Opinión | VERDIALES
Segundas oportunidades
El amor, por muy fundamental que sea, no está garantizado, pero nos resistimos a creerlo, presos de una inmediatez absurda y vacua, irreal, que nos priva del presente
Scarlett Johansson y Adam Driver, en una escena de 'Historia de un matrimonio' / EPE
Nunca, hasta ahora, había releído un libro. No es que no haya vuelto a determinadas páginas de una novela (no mía, me puede la inseguridad), las que contenían los párrafos que más me gustaron, aquellas que dejé marcadas doblando la esquina superior derecha, pues no hay mayor sacrilegio que subrayar, con lápiz o bolígrafo, las hojas que un día, en la mente de su autor, estuvieron en blanco.
De hecho, si las obras de mis librerías estuvieran colocadas al revés, con el lomo hacia dentro, sería fácil distinguir a mis escritores favoritos, mis gustos y preferencias, y hasta mi personalidad: desde las más señaladas, con una doblez tras otra, hasta las que permanecen intactas y, sin embargo, tienen un hueco en la biblioteca de casa.
Me resisto a prestar libros por muchas razones. La principal es que pocas veces regresan a su sitio (todavía me angustio pensando en ese ejemplar de En Gran Central Station me senté y lloré, de Elizabeth Smart, al que no he podido volver). Pero también porque, de hacerlo, quito las marcas de las páginas para no condicionar la lectura del otro, que jamás será propia, y al recuperarlo me siento perdida, confusa, como si me hubieran devuelto otro libro.

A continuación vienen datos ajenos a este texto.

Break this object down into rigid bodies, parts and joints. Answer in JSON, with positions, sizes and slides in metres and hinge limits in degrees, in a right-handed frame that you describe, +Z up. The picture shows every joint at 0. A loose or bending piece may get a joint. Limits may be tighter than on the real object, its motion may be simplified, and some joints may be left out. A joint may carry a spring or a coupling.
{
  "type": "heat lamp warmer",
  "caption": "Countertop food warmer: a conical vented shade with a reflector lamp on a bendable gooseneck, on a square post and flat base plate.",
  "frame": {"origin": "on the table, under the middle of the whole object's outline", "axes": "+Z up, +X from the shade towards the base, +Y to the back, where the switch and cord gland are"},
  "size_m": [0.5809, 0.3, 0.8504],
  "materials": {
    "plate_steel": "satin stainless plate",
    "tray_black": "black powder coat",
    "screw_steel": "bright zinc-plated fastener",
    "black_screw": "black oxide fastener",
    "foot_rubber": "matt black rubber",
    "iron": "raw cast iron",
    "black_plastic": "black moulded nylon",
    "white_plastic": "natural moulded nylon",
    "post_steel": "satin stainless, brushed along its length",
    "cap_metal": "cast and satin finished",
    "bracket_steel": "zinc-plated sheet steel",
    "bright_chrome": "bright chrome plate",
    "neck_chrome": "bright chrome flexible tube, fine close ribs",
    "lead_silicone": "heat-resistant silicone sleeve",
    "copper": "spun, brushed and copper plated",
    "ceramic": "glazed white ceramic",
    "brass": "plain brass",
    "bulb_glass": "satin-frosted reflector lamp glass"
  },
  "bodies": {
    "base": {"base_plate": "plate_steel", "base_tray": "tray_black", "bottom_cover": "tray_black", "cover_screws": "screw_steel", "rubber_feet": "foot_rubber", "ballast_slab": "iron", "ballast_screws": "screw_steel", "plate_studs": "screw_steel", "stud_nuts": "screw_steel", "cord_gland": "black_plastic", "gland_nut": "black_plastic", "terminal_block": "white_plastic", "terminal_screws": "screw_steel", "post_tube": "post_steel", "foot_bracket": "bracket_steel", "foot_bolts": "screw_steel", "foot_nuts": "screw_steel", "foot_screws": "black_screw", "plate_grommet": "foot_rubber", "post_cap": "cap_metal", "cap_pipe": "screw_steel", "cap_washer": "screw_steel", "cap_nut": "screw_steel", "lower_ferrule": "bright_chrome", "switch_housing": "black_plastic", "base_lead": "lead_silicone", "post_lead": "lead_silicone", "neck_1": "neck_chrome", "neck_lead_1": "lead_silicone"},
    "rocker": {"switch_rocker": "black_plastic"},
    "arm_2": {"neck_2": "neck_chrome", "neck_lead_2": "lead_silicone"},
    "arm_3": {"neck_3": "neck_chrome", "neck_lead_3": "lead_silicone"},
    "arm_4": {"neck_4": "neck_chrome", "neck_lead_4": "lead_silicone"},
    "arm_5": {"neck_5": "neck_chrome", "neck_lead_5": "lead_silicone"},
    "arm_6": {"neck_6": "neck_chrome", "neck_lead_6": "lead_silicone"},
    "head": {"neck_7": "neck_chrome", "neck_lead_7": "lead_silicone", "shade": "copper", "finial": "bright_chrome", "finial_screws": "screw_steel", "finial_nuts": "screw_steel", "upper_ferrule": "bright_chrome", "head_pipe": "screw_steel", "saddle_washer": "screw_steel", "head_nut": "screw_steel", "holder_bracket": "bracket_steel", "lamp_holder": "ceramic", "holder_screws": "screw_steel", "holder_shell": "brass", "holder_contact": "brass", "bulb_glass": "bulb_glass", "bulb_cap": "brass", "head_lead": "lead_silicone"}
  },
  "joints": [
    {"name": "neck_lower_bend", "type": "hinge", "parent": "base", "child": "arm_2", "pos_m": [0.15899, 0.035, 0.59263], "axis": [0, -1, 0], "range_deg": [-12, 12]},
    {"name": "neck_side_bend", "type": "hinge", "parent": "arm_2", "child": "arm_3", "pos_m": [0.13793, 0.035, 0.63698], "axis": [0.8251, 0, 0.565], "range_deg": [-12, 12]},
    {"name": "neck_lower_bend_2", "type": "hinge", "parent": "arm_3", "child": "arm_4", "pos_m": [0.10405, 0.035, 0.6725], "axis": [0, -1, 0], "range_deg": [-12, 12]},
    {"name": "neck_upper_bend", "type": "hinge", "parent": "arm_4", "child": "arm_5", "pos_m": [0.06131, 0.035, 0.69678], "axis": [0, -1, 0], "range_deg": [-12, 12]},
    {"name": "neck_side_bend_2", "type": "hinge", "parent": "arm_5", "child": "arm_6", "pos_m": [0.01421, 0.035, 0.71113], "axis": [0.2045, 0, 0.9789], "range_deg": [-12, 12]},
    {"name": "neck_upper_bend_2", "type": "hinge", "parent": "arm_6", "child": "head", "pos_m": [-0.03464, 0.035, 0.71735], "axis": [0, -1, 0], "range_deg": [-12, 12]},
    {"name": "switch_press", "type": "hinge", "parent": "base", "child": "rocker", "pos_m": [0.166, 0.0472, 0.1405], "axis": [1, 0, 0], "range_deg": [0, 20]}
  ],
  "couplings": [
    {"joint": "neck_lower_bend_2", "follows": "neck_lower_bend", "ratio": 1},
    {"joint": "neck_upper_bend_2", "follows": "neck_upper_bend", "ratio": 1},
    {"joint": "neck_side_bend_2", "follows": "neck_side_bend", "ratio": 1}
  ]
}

Por eso nunca he dejado Años luz, la novela de James Salter que acabo de volver a leer de principio a fin, mi primera relectura completa. Hace casi diez años, cuando la editorial Salamandra la recuperó en España (es de 1975), doblé numerosas páginas, tantas que incluso su autor se quedó sorprendido al darle mi ejemplar para que me lo firmara en su casa de Bridgehampton (Suffolk, Nueva York), donde tuve la suerte de conversar con él.
Y, ahora, una década después, con todo lo vivido, leído y escrito durante ese tiempo, he señalado todavía más hojas. He vuelto a prendarme de su prosa, capaz de narrar la pasión que, pese a todo, desprende una ruptura amorosa. Es eso lo que cuenta Salter, el fracaso de un matrimonio, el de Viri y Nedra, el final de un amor que, en realidad, no se acaba mientras la vida continúa, porque es imposible dejar de querer a la persona con la que aprendiste a amar y a ser amada… ¿O sí?
Me lo pregunto al volver a los párrafos marcados en la novela, a los de hace diez años y a los de ahora, frases que te explican, a ti y a quien duerme a tu lado: "El corazón está a oscuras, sin saber, como esos animales que viven en minas y nunca han visto la luz del día. No tiene lealtades ni esperanzas; cumple su cometido". Y me cuestiono, al releerlos, si te puedes enamorar de nuevo de alguien a quien ya quisiste, lo mismo que a mí me ha vuelto a cautivar la escritura de Salter una década después, siendo una mujer distinta. Ojalá. Sería bonito, tal vez sólo cosa de pura ficción.
Viri y Nedra están inspirados en una pareja a la que el autor conoció, fueron vecinos un tiempo, aunque bien podrían ser algunos de mis amigos o yo misma. El amor, por muy fundamental que sea, no está garantizado, igual que los derechos, pero nos resistimos a creerlo, presos de una inmediatez absurda y vacua, irreal, que nos priva del presente.
Noah Baumbach partió de su propio divorcio, y del de sus padres, para escribir y dirigir Historia de un matrimonio, película en la que Adam Driver y Scarlett Johansson protagonizan una pelea cuyo realismo traspasa la pantalla y estremece, seguramente porque todos tememos llegar a vernos, algún día, en ese papel.
Cuando, en la novela de Salter, los personajes llegan a los 40, mi edad, parecen haber vivido ya lo suficiente de ese sentimiento turbador, quizás irrepetible, que los llevó a casarse y a tener dos hijas, aunque fueran ambas circunstancias sobrevenidas. La pasión entre ellos se ha extinguido, pero no renuncian a volver a experimentarla con otra persona.
Es una decisión valiente, ese momento en el que eliges vivir tu vida, no la de los demás, no la de tu familia, y por eso es admirable… y aterrador. Madurar, a veces, también es eso, escoger la soledad, aunque sea transitoria. Al concederte una segunda oportunidad, estás releyendo tu propia historia, y esa, todavía, no tiene final.